L’Algérie est l’un des nombreux pays arabes qui lutta pour exprimer les réalités d’un passé dérangeant par le truchement du cinéma. L’indigence de la population rurale et les privations qu’elle générait occultèrent tout en le désamorçant le message politique sous-jacent. Le film emporta le grand prix du Jury à Cannes .Un pays tiers-mondiste comme l’était l’Algérie et sa jeune industrie cinématographique se confrontaient pour la première fois au cinéma international. La critique française fut laudative en son ensemble à l’endroit du film dans un conformisme bienpensant. Rétrospectivement, la controverse vînt davantage de la critique et des réalisateurs algériens qui manifestèrent leur ressentiment vis à vis d’une « épopée extravagante » au coût exorbitant de production profitant indéniablement à la qualité visuelle de sa cinématographie. Le sponsoring alloué au film par le gouvernement algérien devait engloutir trois années de budget cinématographique.

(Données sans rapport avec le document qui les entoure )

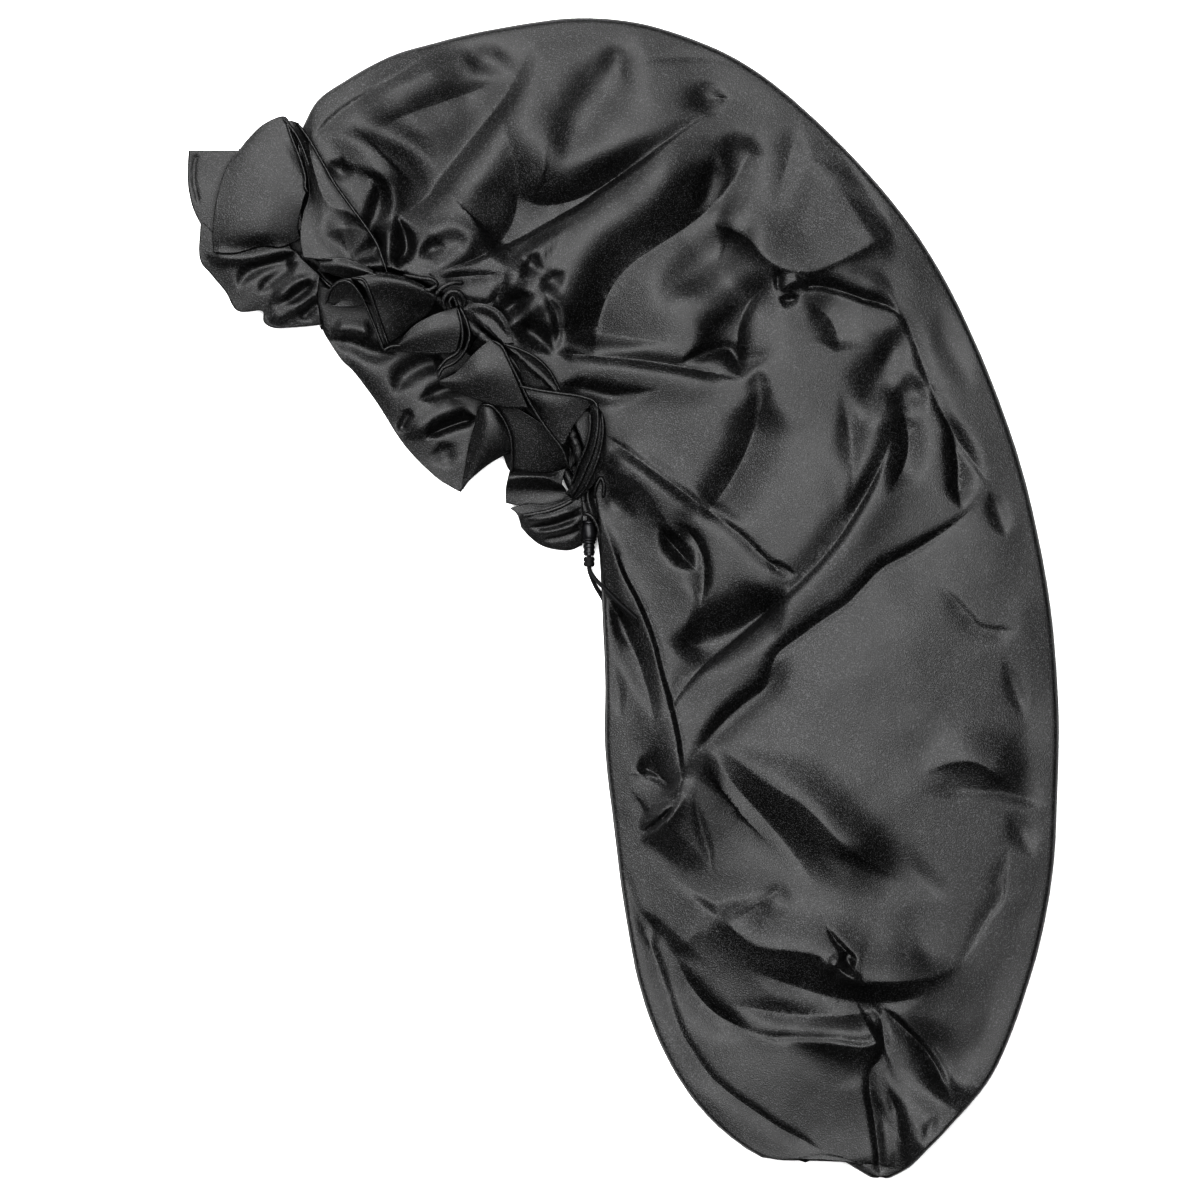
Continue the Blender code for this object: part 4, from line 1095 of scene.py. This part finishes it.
# Hems that show edge on, and small curls of the gather: radius mm, points.
ROLLS = [
    (0.95, [(283, 118, 20), (297, 136, 24), (306, 156, 25), (312, 178, 25),
            (313, 196, 23)]),
    (0.95, [(287, 122, 21), (293, 140, 24), (301, 160, 25), (306, 178, 25),
            (306, 188, 25), (310, 195, 24)]),
    (0.9, [(298, 124, 23), (310, 141, 26), (323, 163, 30), (335, 184, 33),
           (352, 208, 35), (366, 227, 36), (377, 244, 36), (384, 262, 36),
           (388, 274, 36)]),
    (0.9, [(326, 305, 25), (331, 291, 29), (340, 283, 32), (350, 283, 33),
           (359, 292, 32), (366, 305, 29), (374, 324, 26), (384, 350, 24)]),
    (0.9, [(352, 279, 35), (364, 281, 36), (370, 292, 36), (377, 312, 32),
           (384, 332, 27), (389, 346, 25)]),
    (1.2, [(404, 276, 38), (420, 279, 40), (433, 281, 40), (437, 286, 39),
           (430, 291, 38), (424, 290, 37)]),
    (1.3, [(436, 296, 38), (444, 288, 40), (454, 284, 40), (464, 284, 38)]),
    (1.3, [(446, 311, 36), (444, 301, 39), (451, 293, 41), (460, 294, 41),
           (465, 302, 38), (463, 308, 36)]),
    (1.0, [(452, 310, 36), (450, 302, 38), (454, 298, 38), (458, 308, 36)]),
    (0.95, [(460, 307, 35), (467, 322, 35), (470, 337, 34), (465, 352, 31),
            (455, 363, 28), (443, 369, 26), (438, 379, 25)]),
    (0.95, [(458, 309, 34), (462, 324, 34), (463, 340, 32), (458, 353, 29),
            (446, 361, 27), (437, 372, 25)]),
    (0.9, [(384, 351, 24), (392, 347, 25), (402, 346, 25)]),
    (0.95, [(492, 341, 36), (502, 347, 36), (510, 362, 35), (519, 380, 33),
            (527, 397, 31), (538, 416, 28), (552, 436, 26), (562, 449, 24),
            (569, 468, 20)]),
    (0.9, [(504, 345, 36), (522, 351, 38), (538, 360, 38), (551, 374, 36),
           (562, 395, 32)]),
    (0.95, [(483, 405, 23), (493, 407, 23), (504, 420, 21), (511, 438, 18),
            (512, 456, 14), (512, 472, 10)]),
    (0.9, [(520, 387, 33), (540, 391, 35), (560, 394, 36), (580, 397, 37),
           (594, 402, 37), (599, 412, 37)]),
    (0.95, [(597, 408, 38), (598, 424, 37), (595, 444, 34), (588, 464, 28),
            (579, 484, 21), (571, 498, 15)]),
    (0.95, [(602, 414, 36), (603, 432, 35), (600, 452, 31), (593, 472, 26),
            (584, 490, 19), (574, 500, 14)]),
    (0.9, [(590, 414, 34), (590, 430, 33), (586, 448, 29), (578, 466, 23),
           (572, 484, 17)]),
    (1.1, [(594, 498, 13), (596, 486, 17), (601, 478, 18), (604, 486, 17),
           (603, 498, 14)]),
    (1.1, [(584, 513, 12), (592, 517, 13), (598, 528, 12), (600, 541, 10),
           (602, 556, 9)]),
    (1.2, [(574, 500, 13), (560, 507, 14), (545, 512, 13), (522, 516, 10)]),
]


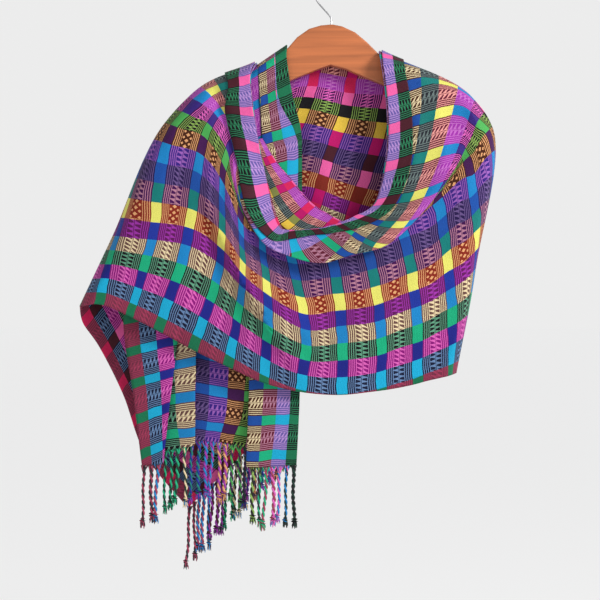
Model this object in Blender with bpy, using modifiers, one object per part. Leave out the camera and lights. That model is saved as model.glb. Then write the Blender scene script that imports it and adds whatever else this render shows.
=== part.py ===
"""Handwoven shawl with twisted fringe, wound once round a flat wooden hanger on a wire hook.

The origin is the inside top of the hook, +X points right and +Z up in the front view, and the
front faces -Y. Each stretch of cloth is a thin wall through sections given in short tables. Their
across and down columns count steps of a measuring grid on the front view, and sheets are lofted
smoothly through the sections. Depths are in millimetres, positive towards the back.
"""
import math

import bmesh
import bpy
import numpy as np

# Driving sizes in metres
GRID_STEP = 0.00139
GRID_CENTRE_X = -0.0445
GRID_CENTRE_Z = -0.4573
EYE_DISTANCE = 2.05
GRID_MIDDLE = 300.0
MILLIMETRE = 0.001
WALL = 0.0018
SEAM_GAP = 0.0006
SILHOUETTE_ROUND = 0.018
ARM_ROUND = 0.011
BOARD_THICKNESS = 0.014
BOARD_CHAMFER = 0.002
WIRE_RADIUS = 0.0011
HOOK_RADIUS = 0.0246
STRIP_HEIGHT = 0.004
STRAND_COUNT = 23
STRAND_LENGTH = 0.080
STRAND_WIDTH = 0.0040
STRAND_SWAY = 0.0022
ROOT_OVERLAP = 0.0012
LAST_STRAND = 0.985
# Share of the length and of the width at each ring of a strand: root, cord, knot, neck, tuft, end.
STRAND_RINGS = ((0.0, 0.9), (0.79, 1.0), (0.86, 1.6), (0.90, 1.1), (0.97, 1.4), (1.0, 0.8))

# Front wrap: sections from the left arm round the cowl to the right arm.
# Stations: neck edge, cowl crest, tuck under it, where the cloth comes out again, middle, hem.
FRONT_STATIONS = (0.0, 0.30, 0.35, 0.40, 0.70, 1.0)
FRONT_DEPTHS = (-27.0, -31.0, -33.0, -34.0, -38.0, -33.0)
RIDGE_DEPTHS = (0.0, -20.0, -5.0, -3.0, 0.0, 0.0)
RIDGE_LIFT = 6.0
FRONT_SECTIONS = (
    # ridge, neck x z, crest x z, out x z, middle x z, hem x z
    (0.0, 257, 63, 189, 97, 166, 122, 113, 236, 80, 306),
    (0.0, 251, 77, 203, 104, 183, 128, 133, 238, 106, 306),
    (0.0, 254, 112, 213, 118, 205, 136, 186, 245, 158, 331),
    (0.1, 260, 149, 229, 149, 224, 165, 220, 264, 193, 350),
    (0.4, 269, 189, 244, 208, 241, 211, 242, 286, 228, 367),
    (0.8, 280, 226, 262, 240, 262, 241, 268, 308, 264, 383),
    (1.0, 292, 231, 288, 253, 290, 253, 306, 330, 301, 392),
    (1.0, 306, 230, 322, 261, 325, 261, 341, 326, 338, 395),
    (1.0, 327, 227, 353, 253, 357, 253, 375, 322, 370, 392),
    (0.9, 351, 218, 390, 242, 393, 241, 401, 312, 392, 389),
    (0.7, 374, 204, 426, 208, 430, 207, 427, 303, 412, 385),
    (0.4, 384, 168, 455, 166, 460, 169, 444, 293, 427, 381),
    (0.1, 387, 130, 466, 131, 474, 150, 459, 284, 440, 378),
    (0.0, 385, 92, 471, 109, 483, 134, 467, 278, 448, 376),
    (0.0, 379, 51, 474, 100, 491, 125, 475.5, 268, 456, 373),
)
# Share of each section, from the neck edge, that the turned-over band covers.
BAND_SHARES = (
    0.14, 0.15, 0.19, 0.24, 0.26, 0.17, 0.085, 0.05, 0.06, 0.08, 0.10, 0.098, 0.087, 0.078, 0.07,
)
BAND_START = 0.006

# Back panel: sections from the right arm to the left arm, behind the board.
# Stations: upper edge, two on the way, middle, hem. The first section is the front wrap's last.
BACK_STATIONS = (0.0, 0.28, 0.38, 0.70, 1.0)
BACK_DEPTH = 16.0
BACK_WAVE = 0.16
BACK_SECTIONS = (
    # upper x z, second x z, third x z, middle x z, hem x z
    (379, 51, 474, 100, 491, 125, 475.5, 268, 456, 373),
    (378, 58, 452, 104, 470, 133, 460, 264, 441, 366),
    (368, 50, 410, 96, 420, 125, 425, 240, 412, 352),
    (350, 44, 351, 93, 352, 118, 355, 218, 360, 325),
    (312, 41, 312, 86, 309, 108, 316, 203, 318, 300),
    (288, 51, 270, 88, 264, 104, 262, 185, 262, 262),
    (287, 45, 262, 62, 252, 69, 215, 94, 176, 121),
)

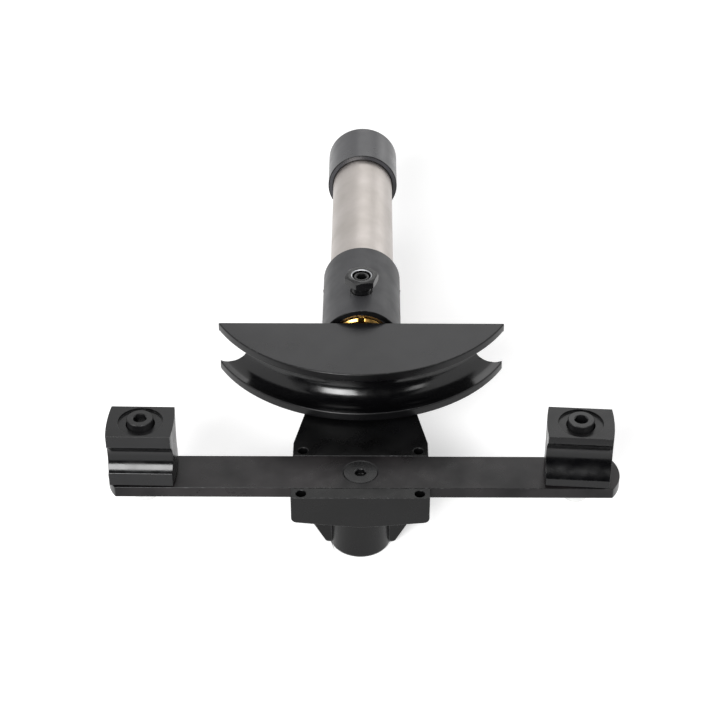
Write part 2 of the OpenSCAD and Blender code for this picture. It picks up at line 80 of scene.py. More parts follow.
def mm(length):
    """A length in millimetres, in Blender's metres."""
    return length * 0.001


# %% Set up the camera
camera_pitch = 35.7
camera_yaw = 0.3
camera = bpy.data.objects.new("photo_camera", bpy.data.cameras.new("photo_camera"))
camera.data.sensor_width = 36
camera.data.lens = 92.5
camera.location = (mm(3.5), mm(-711.5), mm(623))
camera.rotation_euler = (math.radians(90 - camera_pitch), 0, math.radians(camera_yaw))
bpy.context.scene.collection.objects.link(camera)
bpy.context.scene.camera = camera

# %% [markdown]
# ## Finishes
# Nearly every piece is blackened steel: the part is dipped in hot salts until its skin turns to
# black oxide, then oiled. The eye sees a charcoal satin with soft clouds of oil, the fine marks of
# the tool that cut the face, and edges where handling has rubbed the black thin. Each of those is
# one layer of noise here, at its real size in millimetres.


def linear(code):
    """An sRGB hex colour as the linear colour that a shader takes."""
    channels = [int(code[place:place + 2], 16) / 255 for place in (0, 2, 4)]
    return [c / 12.92 if c <= 0.04045 else ((c + 0.055) / 1.055) ** 2.4 for c in channels] + [1]


def new_finish(name):
    """A material with an empty node tree."""
    finish = bpy.data.materials.new(name)
    finish.use_nodes = True
    finish.node_tree.nodes.clear()
    return finish


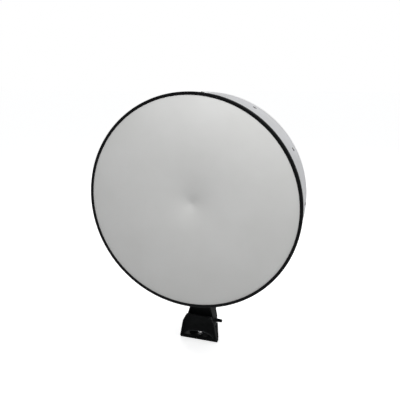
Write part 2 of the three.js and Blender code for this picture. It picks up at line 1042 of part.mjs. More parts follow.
// An upright plate between the arm's cheeks, slotted for the elevation lock bolt.
function elevationQuadrant() {
  const pivot = new THREE.Vector2(0, PIVOT_HEIGHT);
  const lockY = LOCK_POINT.y;
  const lockZ = LOCK_POINT.z - PIVOT_HEIGHT;
  const radius = Math.hypot(lockY, lockZ);
  const rest = Math.atan2(lockZ, lockY);
  const swing = degrees(ELEVATION_SWING);
  const bladeHalfWidth = 12;
  const blade = arcSlot(pivot, radius, bladeHalfWidth, rest - swing, rest + swing);
  const slot = arcSlot(pivot, radius, FASTENER.M8.hole, rest - swing, rest + swing);
  const foot = { front: 24, rear: 60, low: floorTop + GAP, high: floorTop + 14 };
  const low = pointFrom(pivot, radius + bladeHalfWidth - 1, rest - swing);
  const high = pointFrom(pivot, radius - bladeHalfWidth + 1, rest);
  const stem = outline([
    [foot.front, foot.low],
    [foot.rear, foot.low],
    [foot.rear, foot.high],
    [low.x, low.y],
    [high.x, high.y],
    [foot.front, foot.high],
  ]);
  const side = QUADRANT_HALF_THICKNESS;
  const body = join([
    solid(sideways(blade, -side, side)),
    solid(sideways(stem, -side, side)),
  ]);
  return geometryOf(cut(body, [solid(sideways(slot, -side - 1, side + 1))]));
}

add(part, "yoke", yoke(), MATERIALS.blackPaint);
add(
  part,
  "elevation_quadrant",
  elevationQuadrant(),
  MATERIALS.blackPaint,
);

// ---- elevation pivot ----

const pivot = new THREE.Group();
pivot.position.z = PIVOT_HEIGHT;
pivot.rotation.z = -Math.PI / 2; // fasteners drawn along Y now run along X
part.add(pivot);

const PIVOT_BOLT_END = 72; // it stands well out of its nut
const BUSH_RADIUS = 8;
const pivotSeat = FORK_HALF_WIDTH + GAP;
const washerThick = FASTENER.M8.thick;
const pivotHeadX = -pivotSeat - washerThick - GAP;

add(
  pivot,
  "elevation_bolt",
  hexBolt("M8", PIVOT_BOLT_END - pivotHeadX),
  MATERIALS.blackSteel,
).position.y = pivotHeadX;
add(
  pivot,
  "elevation_washer_left",
  washer("M8"),
  MATERIALS.blackSteel,
).position.y = -pivotSeat - washerThick;
add(
  pivot,
  "elevation_washer_right",
  washer("M8"),
  MATERIALS.blackSteel,
).position.y = pivotSeat;
const pivotNutStart = pivotSeat + washerThick + GAP;
add(pivot, "elevation_nut", hexNut("M8"), MATERIALS.blackSteel).position.y =
  pivotNutStart;

// A rubber cap covers the thread that stands out of the nut.
const CAP_WALL = 1.4;

function threadCap() {
  const bore = FASTENER.M8.radius + GAP;
  const outer = bore + CAP_WALL;
  const start = pivotNutStart + FASTENER.M8.nut + GAP;
  const inside = PIVOT_BOLT_END + GAP;
  const end = inside + CAP_WALL;
  return turned(
    [
      [0, inside],
      [bore, inside],
      [bore, start],
      [outer, start],
      [outer, end - 2],
      [outer - 2, end],
      [0, end],
    ],
    16,
  );
}

add(pivot, "thread_cap", threadCap(), MATERIALS.rubber);

const bushLength = FORK_HALF_WIDTH - PLATE - YOKE_EAR_HALF_WIDTH - 2 * GAP;
const pivotBush = () => bush(FASTENER.M8.radius + GAP, BUSH_RADIUS, bushLength);
add(pivot, "pivot_bush_left", pivotBush(), MATERIALS.plastic).position.y =
  -YOKE_EAR_HALF_WIDTH - GAP - bushLength;
add(pivot, "pivot_bush_right", pivotBush(), MATERIALS.plastic).position.y =
  YOKE_EAR_HALF_WIDTH + GAP;

// ---- elevation lock ----

const lock = new THREE.Group();
lock.position.set(0, LOCK_POINT.y, LOCK_POINT.z);
lock.rotation.z = -Math.PI / 2;
part.add(lock);

const lockSeat = LOCK_BOSS.outer + GAP;
const quadrantSide = QUADRANT_HALF_THICKNESS + GAP;
const lockSpacerLength = LOCK_BOSS.inner - GAP - quadrantSide;

add(
  lock,
  "elevation_lock_bolt",
  hexBolt("M8", 2 * lockSeat + 12),
  MATERIALS.blackSteel,
).position.y = -lockSeat;
add(lock, "elevation_lock_nut", hexNut("M8"), MATERIALS.zincSteel).position.y =
  lockSeat;
const LOCK_SPACER_RADIUS = 7;
const lockSpacer = () =>
  bush(FASTENER.M8.radius + GAP, LOCK_SPACER_RADIUS, lockSpacerLength);
add(lock, "lock_spacer_left", lockSpacer(), MATERIALS.zincSteel).position.y =
  -quadrantSide - lockSpacerLength;
add(lock, "lock_spacer_right", lockSpacer(), MATERIALS.zincSteel).position.y =
  quadrantSide;

// ---- base ----

const TAPPED_FROM = 1.5; // the tapped holes stop short of the underside

function basePlate() {
  const plate = solid(
    upright(footOutline(BASE_FRONT, BASE_REAR), 0, BASE_THICKNESS),
  );
  const tapped = (size, x, y) =>
    solid(
      rod(
        FASTENER[size].radius + GAP,
        TAPPED_FROM,
        BASE_THICKNESS + 1,
        "z",
        HOLE_SIDES,
      ).translate(x, y, 0),
    );
  const locks = azimuthLockPlaces().map(({ x, y }) => tapped("M8", x, y));
  return geometryOf(cut(plate, [tapped("M10", 0, 0), ...locks]));
}

add(part, "base_plate", basePlate(), MATERIALS.blackPaint);

// A bolt and washer screwed down into the base plate through the yoke's floor.
function downBolt(name, size, x, y, material) {
  const { thick } = FASTENER[size];
  const under = floorTop + GAP;
  const place = new THREE.Group();
  place.position.set(x, y, 0);
  place.rotation.x = -Math.PI / 2; // fasteners drawn along +Y now run along -Z
  part.add(place);
  add(place, `${name}_washer`, washer(size), material).position.y =
    -under - thick;
  const head = under + thick + GAP;
  add(
    place,
    `${name}_bolt`,
    hexBolt(size, head - TAPPED_FROM - 0.5),
    material,
  ).position.y = -head;
}

downBolt("azimuth", "M10", 0, 0, MATERIALS.zincSteel);
for (const { name, x, y } of azimuthLockPlaces()) {
  const material = name === "front" ? MATERIALS.zincSteel : MATERIALS.blackSteel;
  downBolt(`azimuth_lock_${name}`, "M8", x, y, material);
}

export default part;
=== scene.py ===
"""The looks of a shrouded parabolic dish antenna, built round its CAD frame. Everything is in metres."""

import json
import math
import random

import bmesh
import bpy
from mathutils import Matrix, Vector


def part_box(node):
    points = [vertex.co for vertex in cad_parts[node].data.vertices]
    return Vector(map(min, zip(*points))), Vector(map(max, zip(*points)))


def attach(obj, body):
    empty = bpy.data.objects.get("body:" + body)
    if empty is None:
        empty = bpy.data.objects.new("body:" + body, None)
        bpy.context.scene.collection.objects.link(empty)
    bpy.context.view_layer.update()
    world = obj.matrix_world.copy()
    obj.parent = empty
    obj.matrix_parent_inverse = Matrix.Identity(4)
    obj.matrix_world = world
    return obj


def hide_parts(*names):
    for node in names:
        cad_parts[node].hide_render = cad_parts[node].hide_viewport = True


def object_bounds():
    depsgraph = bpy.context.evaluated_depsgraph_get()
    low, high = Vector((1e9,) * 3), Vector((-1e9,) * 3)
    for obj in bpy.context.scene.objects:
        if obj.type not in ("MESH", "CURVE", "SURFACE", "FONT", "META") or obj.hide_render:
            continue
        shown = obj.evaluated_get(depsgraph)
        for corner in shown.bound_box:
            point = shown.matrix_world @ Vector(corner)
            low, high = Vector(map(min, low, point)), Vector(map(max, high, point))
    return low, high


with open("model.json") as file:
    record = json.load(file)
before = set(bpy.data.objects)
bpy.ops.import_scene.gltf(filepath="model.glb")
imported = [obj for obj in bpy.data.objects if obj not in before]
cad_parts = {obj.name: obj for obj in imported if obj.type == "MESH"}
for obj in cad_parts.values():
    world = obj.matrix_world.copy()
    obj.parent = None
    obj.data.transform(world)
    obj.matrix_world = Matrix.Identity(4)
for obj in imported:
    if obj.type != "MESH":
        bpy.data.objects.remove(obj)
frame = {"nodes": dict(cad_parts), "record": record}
cad_box = [list(corner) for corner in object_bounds()]

MM = 0.001
TURN = 2 * math.pi

# ---- camera and light ----

CAMERA_PLACE = (0.4028, -1.3195, 0.8618)
CAMERA_AZIMUTH = 17.28  # degrees round to the antenna's right
CAMERA_ELEVATION = 14.89
CAMERA_LENS, CAMERA_SENSOR = 38.97, 36  # millimetres
ROOM_GLOW = 0.33
FLOOR_HALF = 60  # far past what the lens takes in
FLOOR_GLOW = 0.7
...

Qu’est-ce qui aura bien pu conduire une certaine frange nationaliste de la population à sacrifier leur  vie au retournement d’un système corrupteur en faveur de la lutte armée pour une cause indépendantiste ? Mohammed Lahkdar-Hamina tente de répondre en filigrane de sa fresque monumentale. La population algérienne ne fut pas composée que de pions dociles sur un échiquier politique mais d’ individus de chair et de sang poussés à un point de rupture critique.

A l’heure où les liens diplomatiques entre la France et l’Algérie n’ont jamais été aussi distendus, ce film nécessaire vient raviver la mémoire d’une plaie encore béante entre les deux peuples et qui n’est pas près de se refermer…

Chronique des années de braise ressort en salles dans une copie restaurée 4K sous l’égide du distributeur Les Acacias à compter du 6 août prochain.

NDLR: ce contenu rédactionnel a été dûment élaboré par un chroniqueur sans l’assistance de l’IA ou d’un quelconque algorithme.